Ausgabe: 2016/17, Arbeitslos, Littig, Arbeit im Wandel,
26.04.2016 - Ernst Gansinger
Beate Littig wird sich im Treffpunkt mensch & arbeit „Standort voestalpine“ der Frage stellen: Wann ist Arbeit eine gute Arbeit? – Eine wichtige Bedingung sei, dass die Menschen in alle gesellschaftlich notwendigen Tätigkeiten gleich eingebunden sind.
Veränderung
Wird das nachhaltige Arbeiten – ein dringendes Ziel – eher über „green jobs“ möglich sein oder über Umverteilung der Arbeit bei gleichzeitiger Aufwertung der nicht bezahlten Arbeit? Littig ist skeptisch, dass „green jobs“, also umweltfreundliche Arbeit, das Problem generell lösen könnten. Sie spricht sich für eine Veränderung des Systems aus, das die Arbeit regelt. „Wir haben kein Wirtschaftswachstum im Sinne von Vollerwerb. Die ökologischen Probleme nehmen nicht ab. So ist es nicht gelungen, den Ressourcenverbrauch von der Produktivität zu entkoppeln. Eine zentrale Maßnahme – sozial-ökologische Steuern – ist bei der letzten Steuerreform verabsäumt worden. Arbeit muss aber steuerlich billiger werden.“
Verhalten
Das ist nur ein Ansatzpunkt, ein wichtiger. Weitere Vorschläge von Littig sind eine Arbeitszeitverkürzung.
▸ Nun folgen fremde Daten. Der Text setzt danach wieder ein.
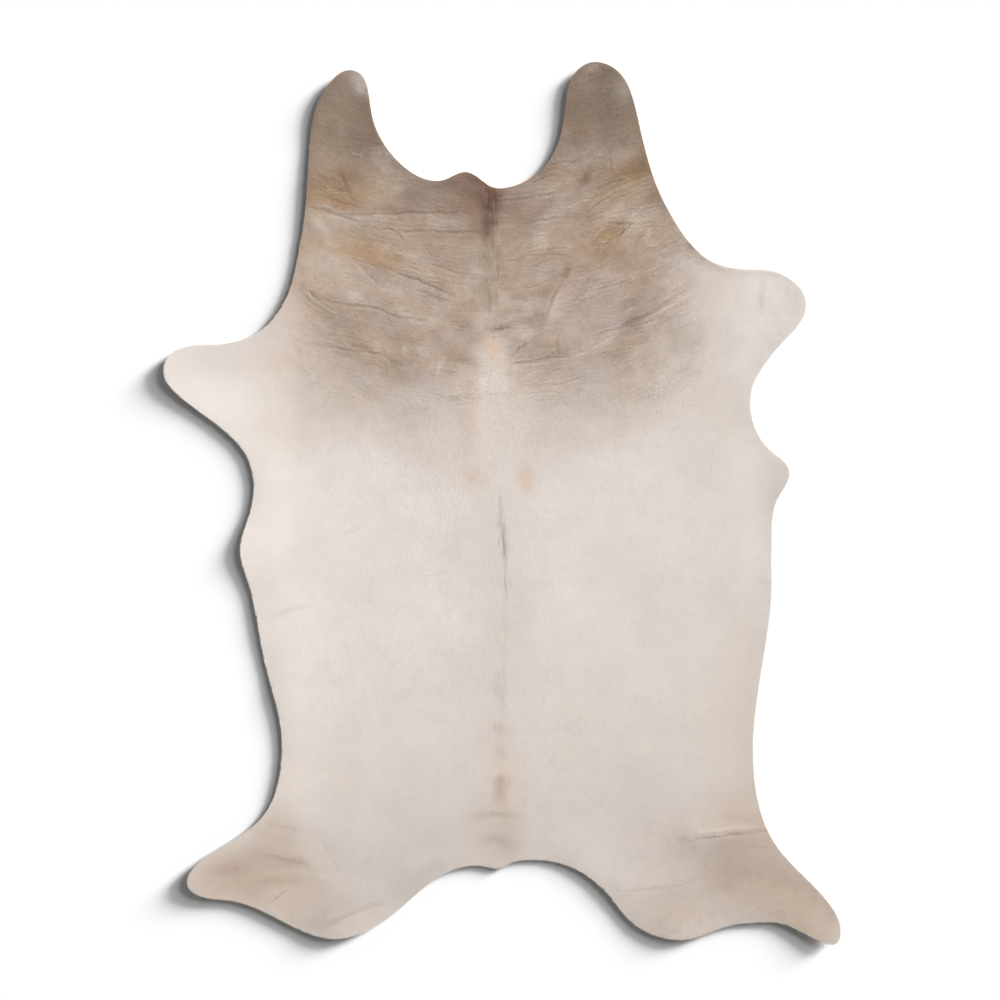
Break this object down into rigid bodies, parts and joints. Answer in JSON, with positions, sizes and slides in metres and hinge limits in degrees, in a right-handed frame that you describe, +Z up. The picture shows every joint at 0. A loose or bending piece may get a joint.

Sie weist auf europäische Umfrageergebnisse hin, wonach sich Männer und Frauen etwa gleich stark für eine Vollerwerbs-Arbeitszeit von etwa 30 Stunden aussprechen. Das hieße, dass Männer deutlich kürzer und Frauen deutlich länger als jetzt erwerbsarbeiten müssten. Dann würde auch bei den Männern Zeit frei, sich an der Hausarbeit und an der Betreuung von Kindern und pflegebedürftigen Menschen in der Familie zu beteiligen. Diese Arbeitsteilung im unbezahlten Bereich folge aber keinem Automatismus, ist für die Soziologin klar: „Da haben wir es mit ziemlich hartnäckigem Verhalten der Geschlechter zu tun.“ Allerdings gibt es Hoffnung. Männer beteiligen sich, wenn sie in Pension sind, mehr an der häuslichen Arbeit. Klar ist für Littig: Männer haben den zentralen Aufholbedarf! Frauen haben im Erwerbsarbeits-Bereich schon viel aufgeholt; Männer im Bereich außerhalb der Erwerbsarbeit noch bei Weitem nicht so viel. Frauen leben schon stärker das Mischarbeitsverhältnis. Ein Arbeitsverständnis sei notwendig, das das Leben in Richtung Tätigkeit in der Gesellschaft denke.
Geschmack
Männer müssen auf den Geschmack solcher Veränderungen gebracht werden – etwa durch Sabbatical, Väterkarenz. „Man muss Möglichkeiten schaffen“, so Littig, „damit die Männer andere Erfahrungen machen. Hier sind die Wirtschaftsunternehmen in die Pflicht zu nehmen, denn schließlich profitieren sie auch, wenn sich die Menschen in den Betrieben Mischqualifikationen aneignen.“
Arbeitszeit
Arbeitszeitverkürzung auf etwa 30 Wochenstunden. Das ist ein Ansatz. Aber könnte sie nicht auch über eine andere Verteilung der Lebensarbeitszeit umgesetzt werden? Littig sagt, da ist zunächst die Gesellschaft am Zug, um zu sagen: Was geht, was geht nicht, was wollen wir. Dann sollen die Ökonomen rechnen. Wenn Kinder da sind, weniger zu arbeiten und dann wieder mehr, das hat schon eine Logik. Erst in höherem Alter in Pension gehen? Die Diskussion hat auch mit der Verteilungsfrage zu tun: Was kosten Pensionen, was kostet Arbeitslosigkeit?
„Arbeit im Wandel. Gute Arbeit für ein gutes Leben“. Zur Veranstaltung aus Anlass „125 Jahre Katholische Soziallehre“ laden u.a. das Sozialreferat und die Katholische ArbeitnehmerInnen Bewegung der Diözese Linz ein. Am Mittwoch, 11. Mai, 17.30 bis 22 Uhr, Treffpunkt mensch & arbeit Standort voestalpine, Wahringerstraße 30, 4030 Linz. 18 Uhr: Referat von Beate Littig, anschließend Diskussion an Thementischen; 21.30 Uhr: Ausklang mit Bischof Manfred Scheuer.